1. I keep bouncing back and forth in my mind about staying in Spain, going home to Michigan, going to the USA but somewhere else, going somewhere else in Spain, in Europe, in the world.
- When I lay out some realistic pros and cons it doesn’t make any sense to go to Michigan.
- It would solve my worrying about money, but I would be socially miserable (and probably not encounter the opportunities for learning like I have here). I’d become stale.
- When I think about the USA I have this dreamy idea about either a long road trip to who-knows-where, or living with my brother in New York.
- Swiftly return my worries about money. I doubt I could afford a road trip and I certainly wouldn’t be doing much as far as work / getting into school goes.
- New York, simply put is ridiculously expensive. I’m able to survive here because of the relatively low cost of living. Even with an entry level job (or a teaching job), I don’t imagine being able to pay for NY rent. I just miss seeing my brother. Hopefully he comes here.

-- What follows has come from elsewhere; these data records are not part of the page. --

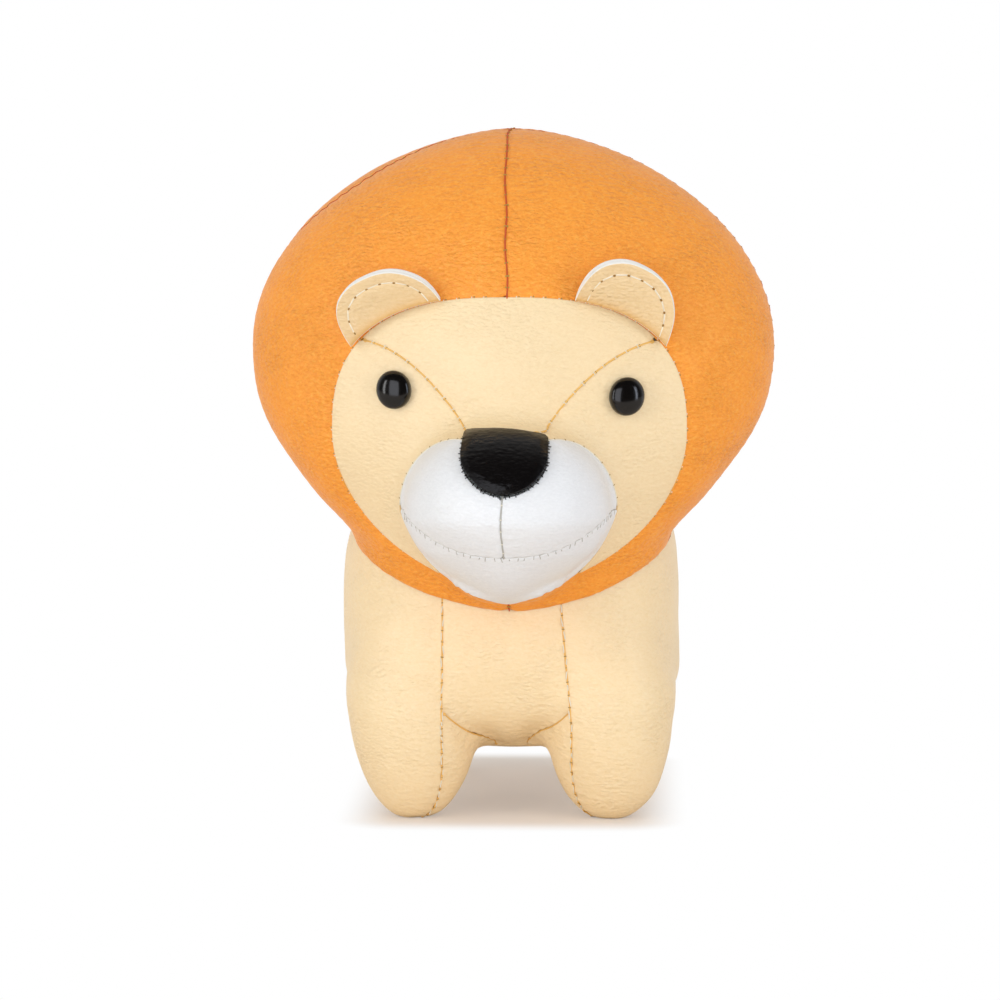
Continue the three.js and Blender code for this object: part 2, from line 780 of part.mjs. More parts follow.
function earPieces(side, own) {
  const group = earFrame(side);
  const outline = curvePoints(outlineSteps, (t) => {
    const [c, s] = [Math.cos(Math.PI * t), Math.sin(Math.PI * t)];
    const rise = earHeight * raised(s, 2 / earRound_share);
    const across = earHalfWidth * Math.sign(c) * raised(c, 2 / earRound_share);
    return [across, rise];
  });
  const shape = new THREE.Shape(outline);
  for (const [ply, low] of [["front", half], ["back", -half - earPly]]) {
    const geometry = new THREE.ExtrudeGeometry(shape, { depth: earPly, bevelEnabled: false });
    geometry.translate(0, 0, low);
    group.add(named(`ear_${own}_${ply}`, geometryOf(solid(geometry)), EAR));
  }
  return group;
}

// Body panels

const bodyReach = torsoHalfWidth + overrun;
const bodyBox = new THREE.Box3(
  new THREE.Vector3(-bodyReach, torsoMidY - torsoHalfLength - overrun, -footFlat - overrun),
  new THREE.Vector3(
    bodyReach,
    torsoMidY + torsoHalfLength + overrun,
    torsoMidZ + torsoHalfHeight + overrun,
  ),
);
const nearFoot = (distance) => Math.abs(distance) < legHalfWidth / 2;
const nearFeet = (y) => nearFoot(y - frontLegY) || nearFoot(y - rearLegY);
const bodyForm = meshForm(bodyField, [
  gridLinesAcross(bodyBox.max.x, bodyCell, footCell, (x) => nearFoot(x - legX)),
  gridLines(bodyBox.min.y, bodyBox.max.y, bodyCell, footCell, nearFeet),
  gridLines(bodyBox.min.z, bodyBox.max.z, bodyCell, footCell, (z) => z < footSeamZ),
]);

// The room that the head needs: the head's own form, with each place pushed out by how far
// turning and nodding the head can carry it through its surface.
function headRoom() {
  const turn = radians(neckTurnDeg);
  const nod = radians(neckNodDeg);
  const needed = (at, normal) => {
    const arm = at.clone().sub(neckPoint);
    const turned = Math.abs(Z.clone().cross(arm).dot(normal)) * turn;
    const nodded = Math.abs(X.clone().cross(arm).dot(normal)) * nod;
    return -(neckPlay + turned + nodded);
  };
  return drawnIn(headForm, needed);
}

// The chest and belly strip: straight edges, and a point under the tail.
function stripPrism(change) {
  const endY = torsoMidY + torsoHalfLength;
  const right = curvePoints(outlineSteps / 2, (t) => {
    const angle = (Math.PI / 2) * t;
    return [
      stripHalfWidth * Math.cos(angle),
      endY - stripTaper + stripTaper * Math.sin(angle),
    ];
  });
  const left = right.map((p) => new THREE.Vector2(-p.x, p.y)).reverse().slice(1);
  const frontY = bodyBox.min.y;
  const outline = [
    new THREE.Vector2(-stripHalfWidth, frontY),
    new THREE.Vector2(stripHalfWidth, frontY),
    ...right,
    ...left,
  ];
  const wide = prism(Z, grown(outline, change), bodyBox.min.z, bodyBox.max.z);
  const side = [
    new THREE.Vector2(bodyBox.min.y - overrun, bodyBox.min.z - overrun),
    new THREE.Vector2(bodyBox.max.y + overrun, bodyBox.min.z - overrun),
    new THREE.Vector2(bodyBox.max.y + overrun, stripTopZ),
    new THREE.Vector2(stripNeckY, stripTopZ),
    new THREE.Vector2(stripNeckY, bodyBox.max.z + overrun),
    new THREE.Vector2(bodyBox.min.y - overrun, bodyBox.max.z + overrun),
  ];
  return wide.intersect(prism(X, grown(side, change), -bodyReach, bodyReach));
}

// The region of one inner leg panel: inside the leg seam, under the slanting edge on the chest.
function innerLegPrism(side, legY, change) {
  const bend = curvePoints(outlineSteps / 4, (t) => {
    const angle = (Math.PI / 2) * t;
    return [
      footSeamX - (footSeamX - stripHalfWidth) * Math.cos(angle),
      footSeamZ * (1 - Math.sin(angle)),
    ];
  });
  const outline = [
    new THREE.Vector2(0, crotchZ - crotchSlope_share * stripHalfWidth),
    new THREE.Vector2(0, bodyBox.min.z - overrun),
    new THREE.Vector2(footSeamX, bodyBox.min.z - overrun),
    ...bend.reverse(),
    new THREE.Vector2(stripHalfWidth, crotchZ),
  ];
  const placed = outline.map((p) => new THREE.Vector2(side * p.x, p.y));
  if (side < 0) placed.reverse();
  const frontal = prism(Y, grown(placed, change), bodyBox.min.y, bodyBox.max.y);
  const round = curvePoints(outlineSteps, (t) => {
    const angle = 2 * Math.PI * t;
    return [side * legX + legRoom * Math.cos(angle), legY + legRoom * Math.sin(angle)];
  }).slice(0, -1);
  return frontal.intersect(
    prism(Z, grown(round, change), bodyBox.min.z - overrun, bodyBox.max.z),
  );
}

const legPlaces = [
  ["front_left", 1, frontLegY],
  ["front_right", -1, frontLegY],
  ["rear_left", 1, rearLegY],
  ["rear_right", -1, rearLegY],
];

// The space of one leg's stuffing.
function legBlock(side, legY, change) {
  const reach = legRoom + change;
  const [near, far] = [side * (legX - reach), side * (legX + reach)];
  return block(
    new THREE.Vector3(Math.min(near, far), legY - reach, bodyBox.min.z - overrun),
    new THREE.Vector3(Math.max(near, far), legY + reach, bodyLegTop + change),
  );
}

function bodyPieces() {
  const floor = block(
    new THREE.Vector3(-bodyReach, bodyBox.min.y - overrun, bodyBox.min.z - overrun),
    new THREE.Vector3(bodyReach, bodyBox.max.y + overrun, 0),
  );
  const room = headRoom().add(neckHollow).add(floor);
  const outer = drawnIn(bodyForm, 0);
  const inner = drawnIn(bodyForm, skin);
  const shell = outer.subtract(inner).subtract(room);
  const legRegions = legPlaces.map(([, side, legY]) => innerLegPrism(side, legY, half));
  const besideLegs = legRegions.reduce((s, region) => s.subtract(region), shell);
  const sides = besideLegs.subtract(stripPrism(half));
  const group = new THREE.Group();
  group.add(
    piece("side_left", sides.intersect(besideMiddle(1, bodyBox)), BODY),
    piece("side_right", sides.intersect(besideMiddle(-1, bodyBox)), BODY),
    piece("chest_belly_strip", besideLegs.intersect(stripPrism(-half)), BODY),
  );
  const stuffing = drawnIn(bodyForm, skin + fitGap).subtract(room);
  const legBlocks = legPlaces.map(([, side, legY]) => legBlock(side, legY, half));
  const torso = legBlocks.reduce((s, leg) => s.subtract(leg), stuffing);
  group.add(piece("torso_stuffing", torso, STUFFING));
  for (const [place, side, legY] of legPlaces) {
    const leg = stuffing.intersect(legBlock(side, legY, -half));
    const panel = shell.intersect(innerLegPrism(side, legY, -half));
    group.add(piece(`leg_stuffing_${place}`, leg, STUFFING));
    group.add(piece(`inner_leg_${place}`, panel, BODY));
  }
  group.add(named("neck_stuffing", geometryOf(neckSphere(neckBall)), STUFFING));
  return group;
}

// Tail: its frame hangs from the rump with Y down the strap and Z away from the body.
function tailFrame() {
  const rumpAt = (z) =>
    surfaceAlong(bodyField, new THREE.Vector3(0, torsoMidY, z), Y, torsoHalfLength + overrun);
  const root = rumpAt(tailRootZ);
  const group = new THREE.Group();
  group.position.copy(root).add(new THREE.Vector3(0, tailRoomY, 0));
  const widest = torsoMidY + torsoHalfLength + tailRoomY;
  const lean = Math.atan((widest - group.position.y) / (tailRootZ - torsoMidZ));
  group.rotation.x = -Math.PI / 2 + lean;
  return group;
}

function tuftShape() {
  const shape = new THREE.Shape();
  const start = tailLength - tuftLap;
  const bulgeX = tuftHalfWidth + tailHalfWidth / 2;
  const bulgeY = start + tuftLength / 2;
  shape.moveTo(-tailHalfWidth, start);
  shape.lineTo(tailHalfWidth, start);
  shape.quadraticCurveTo(bulgeX, bulgeY, 0, start + tuftLength);
  shape.quadraticCurveTo(-bulgeX, bulgeY, -tailHalfWidth, start);
  return shape;
}

function tailPieces() {
  const group = tailFrame();
  const strap = new THREE.Shape();
  strap.moveTo(-tailHalfWidth, 0);
  strap.lineTo(tailHalfWidth, 0);
  strap.lineTo(tailHalfWidth, tailLength);
  strap.lineTo(-tailHalfWidth, tailLength);
  strap.closePath();
  const plies = [
    ["tail_strap_front", strap, -half - tailPly, BODY],
    ["tail_strap_back", strap, half, BODY],
    ["tail_tuft_front", tuftShape(), -half - 2 * tailPly - seamGap, MANE],
    ["tail_tuft_back", tuftShape(), half + tailPly + seamGap, MANE],
  ];
  for (const [name, shape, low, look] of plies) {
    const geometry = new THREE.ExtrudeGeometry(shape, {
      depth: tailPly,
      bevelEnabled: false,
      curveSegments: outlineSteps / 2,
    });
    geometry.translate(0, 0, low);
    group.add(named(name, geometryOf(solid(geometry)), look));
  }
  return group;
}

// The toy: body, head and tail, set so that its middle stands over the origin
const lion = new THREE.Group();
const head = headPieces();
for (const [side, own] of [[1, "left"], [-1, "right"]])
  head.add(eyePieces(side, own), earPieces(side, own));
lion.add(head, bodyPieces(), tailPieces());
lion.updateMatrixWorld(true);
const extent = new THREE.Box3().setFromObject(lion, true);
lion.position.y = -(extent.min.y + extent.max.y) / 2;

export default lion;
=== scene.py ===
"""A stuffed lion sewn from leatherette panels, standing on four stub legs.

The panels are cut from two smooth forms, the head and the body, along the lines of the seams.
Lengths are in millimetres until a piece is made. The lion faces -Y; its own left is +X.
"""

import json
import math
from types import SimpleNamespace

import bpy
import numpy as np
from mathutils import Matrix, Vector, noise
from mathutils.kdtree import KDTree


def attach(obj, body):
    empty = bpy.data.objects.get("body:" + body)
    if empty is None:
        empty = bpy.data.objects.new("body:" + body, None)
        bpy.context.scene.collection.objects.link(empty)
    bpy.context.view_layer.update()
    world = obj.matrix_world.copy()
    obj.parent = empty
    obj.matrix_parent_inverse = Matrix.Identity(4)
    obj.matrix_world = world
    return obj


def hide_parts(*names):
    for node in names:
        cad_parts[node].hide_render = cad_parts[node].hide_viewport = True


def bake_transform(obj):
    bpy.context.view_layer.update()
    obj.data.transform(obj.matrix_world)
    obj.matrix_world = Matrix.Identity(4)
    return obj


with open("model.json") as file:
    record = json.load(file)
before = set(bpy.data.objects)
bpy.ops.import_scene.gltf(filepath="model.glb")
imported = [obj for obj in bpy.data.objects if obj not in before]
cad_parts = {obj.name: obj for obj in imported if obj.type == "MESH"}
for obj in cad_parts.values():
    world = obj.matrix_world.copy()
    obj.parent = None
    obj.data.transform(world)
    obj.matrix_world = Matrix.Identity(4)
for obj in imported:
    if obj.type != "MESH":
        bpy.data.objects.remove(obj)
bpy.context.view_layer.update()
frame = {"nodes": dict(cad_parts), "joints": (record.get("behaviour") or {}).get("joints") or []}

MM = 0.001
OWN_SIDES = ((1, "left"), (-1, "right"))

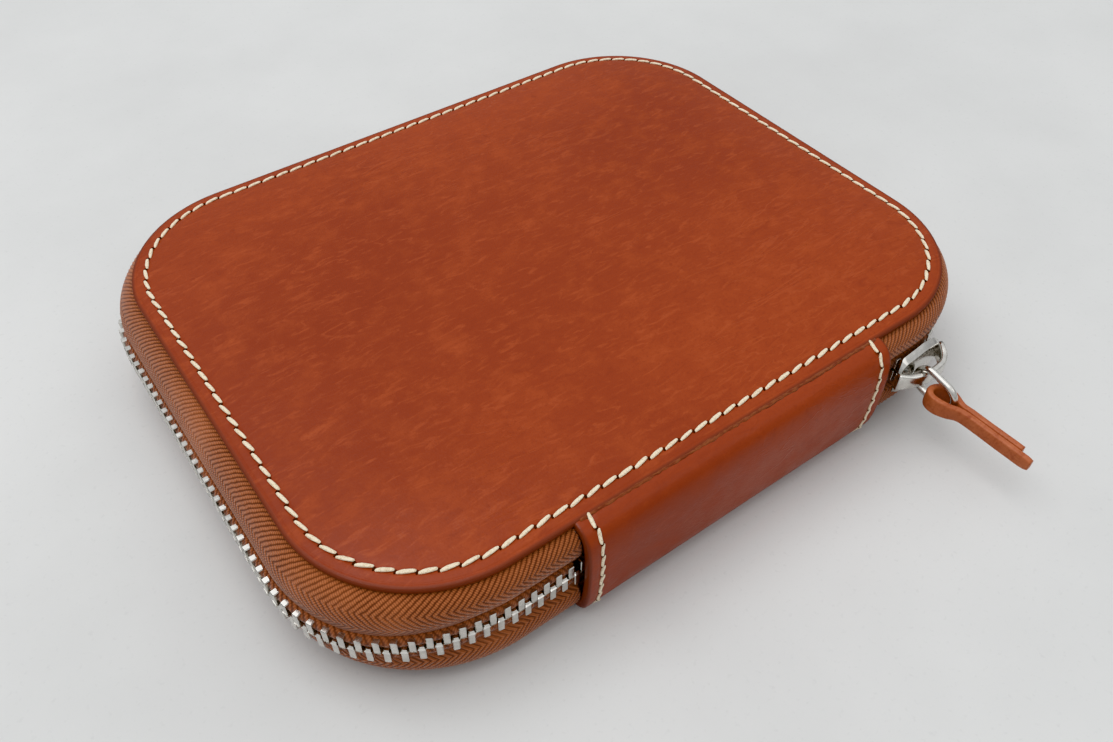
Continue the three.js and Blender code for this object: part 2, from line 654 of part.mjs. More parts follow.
const tab = addPiece(ringPivot, 'pull_tab', pullTab(), tabLeather());
tab.position.set(
  0,
  -RING_REACH * Math.cos(ringTilt) + TAB_LOOP_SETBACK,
  -(RING_REACH - TAB_LOOP_SETBACK) * Math.sin(ringTilt),
);
tab.rotation.x = THREE.MathUtils.degToRad(TAB_TILT);

export default wallet;
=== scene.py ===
import json
import math
import random

import bmesh
import bpy
from mathutils import Matrix, Vector, noise


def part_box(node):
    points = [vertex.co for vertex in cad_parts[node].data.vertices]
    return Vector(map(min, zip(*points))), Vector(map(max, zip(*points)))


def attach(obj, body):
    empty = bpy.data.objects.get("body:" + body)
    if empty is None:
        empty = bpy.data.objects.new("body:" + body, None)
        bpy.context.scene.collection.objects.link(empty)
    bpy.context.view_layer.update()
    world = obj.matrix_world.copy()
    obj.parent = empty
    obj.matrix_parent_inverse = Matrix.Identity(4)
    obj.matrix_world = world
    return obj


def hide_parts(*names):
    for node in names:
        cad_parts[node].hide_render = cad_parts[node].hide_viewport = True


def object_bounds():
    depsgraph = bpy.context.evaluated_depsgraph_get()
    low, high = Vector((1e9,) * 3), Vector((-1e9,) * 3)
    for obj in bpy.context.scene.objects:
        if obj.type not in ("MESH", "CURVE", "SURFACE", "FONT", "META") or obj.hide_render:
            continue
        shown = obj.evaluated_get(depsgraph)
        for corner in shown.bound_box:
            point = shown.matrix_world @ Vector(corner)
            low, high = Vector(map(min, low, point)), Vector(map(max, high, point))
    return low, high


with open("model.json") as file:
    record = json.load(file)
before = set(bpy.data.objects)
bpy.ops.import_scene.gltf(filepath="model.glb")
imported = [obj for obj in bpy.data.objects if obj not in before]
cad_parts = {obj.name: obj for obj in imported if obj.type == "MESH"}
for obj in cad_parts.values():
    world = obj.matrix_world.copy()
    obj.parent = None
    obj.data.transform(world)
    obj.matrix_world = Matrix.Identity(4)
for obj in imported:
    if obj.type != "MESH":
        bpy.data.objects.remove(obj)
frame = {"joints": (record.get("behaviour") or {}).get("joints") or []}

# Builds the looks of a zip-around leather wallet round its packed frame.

bl_info = {
    "name": "Zip-around wallet",
    "version": (1, 0, 0),
    "blender": (4, 5, 0),
    "location": "View3D > Sidebar > Wallet",
    "description": "Makes a saddle-stitched leather wallet with a metal zip, piece by piece",
    "category": "Add Mesh",
}

MM = 0.001
FULL_TURN = 2 * math.pi
CAD_BOX = [list(corner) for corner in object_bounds()]

# ---------------------------------------------------------------- sizes that the frame gives

COVER_LOW, COVER_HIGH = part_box("top_cover")
SPINE_LOW, SPINE_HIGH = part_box("spine_strip")
BASE_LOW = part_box("bottom_cover")[0]
TEETH_LOW, TEETH_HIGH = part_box("upper_zip_teeth")
LOWER_TEETH_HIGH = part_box("lower_zip_teeth")[1]
HALF_LENGTH = COVER_HIGH.x
HALF_WIDTH = COVER_HIGH.y
MIDDLE = (TEETH_LOW.z + LOWER_TEETH_HIGH.z) / 2
UP = Vector((0, 0, 1))
OUTWARDS = Vector((0, -1, 0))  # away from the wallet at the spine
JOINTS = {joint["name"]: joint for joint in frame["joints"]}

# ---------------------------------------------------------------- fixed sizes of the zip's cloth

RIM = COVER_LOW.z - 0.3 * MM  # where the tape comes out from under its panel
FLANGE = 6.2 * MM  # the tape's hidden part, under the panel
SHOWN = 10.6 * MM  # the part that is divided into ribs
TURN_LINE = 3.7 * MM  # where the ribs turn to lean the other way
BACK_TURN = 7.0 * MM  # where they turn back
YARN = 0.5 * MM
CORD_SIDES = 8


# ---------------------------------------------------------------- settings


def length(name, description, default, soft_max=0.05):
    """A length setting, kept in metres."""
    return bpy.props.FloatProperty(
        name=name,
        description=description,
        default=default,
        min=0.0,
        soft_max=soft_max,
        precision=5,
        unit="LENGTH",
    )


def angle(name, description, degrees):
    """An angle setting, kept in radians."""
    return bpy.props.FloatProperty(
        name=name, description=description, default=math.radians(degrees), unit="ROTATION"
    )


def shade(name, description, default):
    """A colour setting."""
    return bpy.props.FloatVectorProperty(
        name=name, description=description, default=default, size=3, min=0.0, max=1.0, subtype="COLOR"
    )


class PanelSizes(bpy.types.PropertyGroup):
    """Sizes of the two leather panels."""

    corner: length("Corner radius", "Radius of the panel's corners", 27 * MM)
    thickness: length("Leather", "Thickness of the panel leather", 1.3 * MM)
    crown: length("Crown", "How far the upper panel swells above its edge", 1.8 * MM)
    crown_reach: length("Crown reach", "From the edge to where the swell levels off", 25 * MM)
    sag: length("Belly", "How far the lower panel's middle lies below its edge", 0.7 * MM)
    sag_reach: length("Belly reach", "From the lower panel's edge to where it rests flat", 10 * MM)
    crease: length("Crease", "From the edge to the creased line", 0.95 * MM)


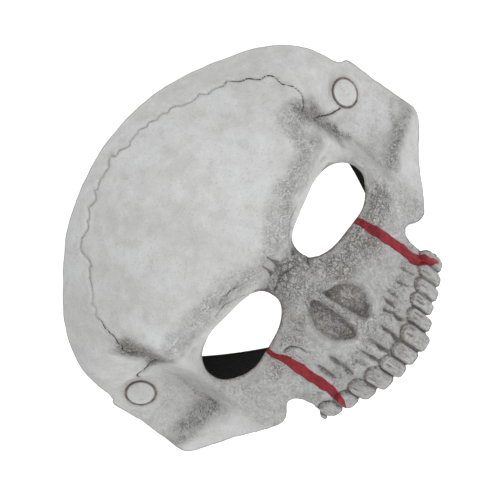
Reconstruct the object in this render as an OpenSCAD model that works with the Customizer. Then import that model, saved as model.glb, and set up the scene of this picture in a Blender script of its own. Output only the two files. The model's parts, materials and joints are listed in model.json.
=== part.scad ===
// Half-face skull mask in moulded latex, with a riveted elastic strap.
// Millimetres. +Z is up as the mask is worn and the face looks along -Y.
// +X is the wearer's left. The origin is the middle of the head, at eye height.

/* [Shell] */
// Half width of the mask at the temples
half_width = 98.5; // [94:0.5:100]
// How far the cut edge of the forehead lies in front of the origin
rim_front = 12.5; // [11:0.5:14]
// Thickness of the latex
latex = 2.6; // [2:0.1:3]
// How far the face stands in front of the origin
face_depth = 70; // [66:0.5:72]

/* [Eyes] */
// Distance from the middle of the face to the middle of an eye
eye_x = 36.2; // [35:0.1:38]
// Height of the middle of the eye
eye_z = 2.2; // [1:0.1:5]
// Half width of the eye opening
eye_half_w = 23.4; // [20:0.1:24]
// Half height of the eye opening
eye_half_h = 13.8; // [12:0.1:16]

/* [Teeth] */
// Width of a front tooth
tooth_w = 8.4; // [8:0.1:8.8]
// Lowest point of the front teeth
tooth_tip = -69.5; // [-71:0.5:-66]

/* [Strap studs] */
// Distance of a stud from the middle of the face
stud_x = 87.5; // [86:0.5:88]
// Height of a stud
stud_z = 13; // [8:1:16]
// How far the temple turns away from the front at a stud, in degrees
stud_turn = 28; // [26:1:30]
// Diameter of the visible stud cap
cap_d = 14; // [12:0.5:15]
// Diameter of the stud's post
post_d = 4; // [3.5:0.1:4.5]

/* [Strap] */
// Width of the elastic
strap_w = 20; // [18:1:20]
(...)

- I don’t really know of a place in Spain I’d want to go live in, and it’s too expensive to travel from city to city.
- I could get a job more easily in Germany for example. So I think about going somewhere else in Europe.
- Despite the fact that I mostly use English in this city, I do enjoy being able to use the language when necessary. Just for asking directions, ordering things, and getting around. Another country means another language and that can be a big barrier.
- For some reason I’d love to go to Australia! That’s just a fancy. I have nothing to do there and it’s far too expensive to get there. I did however find out that flights to India aren’t as expensive as I thought. Since I don’t have summer work, maybe I will go where my money lasts longer: India.
This is just for the short term too. I don’t know where or what I’ll do in September. It’s kind of frustrating and interesting to live in two month spurts.
2. I’m doing pretty well this month and the month previous. I’m making more money than I usually do. I have just been working and living to pay rent, though. Now that summer is here I would like to move around a bit. I’m feeling kind of constrained all this time here abroad and not being able to see a lot. I need to somehow make some EXTRA money so I can see more of the world. Schools close for the summer at the end of June. That’s kind of my deadline of finding something else to do. I think I can either find some private students and keep working here… OR I can take what little money I have and go somewhere else.
So. Anything else to tell the world?
Not really. My social life is still quite small here. Being a relatively shy person, I think most of my friends were accumulated through school, and then when you put me in a new country alone, it’s going to take a while to get that back. I have some good friends here but the dynamics of spending time with them is just different. I also wish I had someone to date, but that’s a step harder than making more friends! That’s kind of frustrating on top of the stuff I already wrote about.
In summary:
I’m pretty happy off and on, but the weight of going to grad school is kind of haunting. I’m trying to do two opposite things here. Enjoy and explore Spain + apply to some good schools. It’s hard to split my interests so far. Once I just take this silly GRE test I think I’ll feel a lot better. Unless, of course, I do horribly.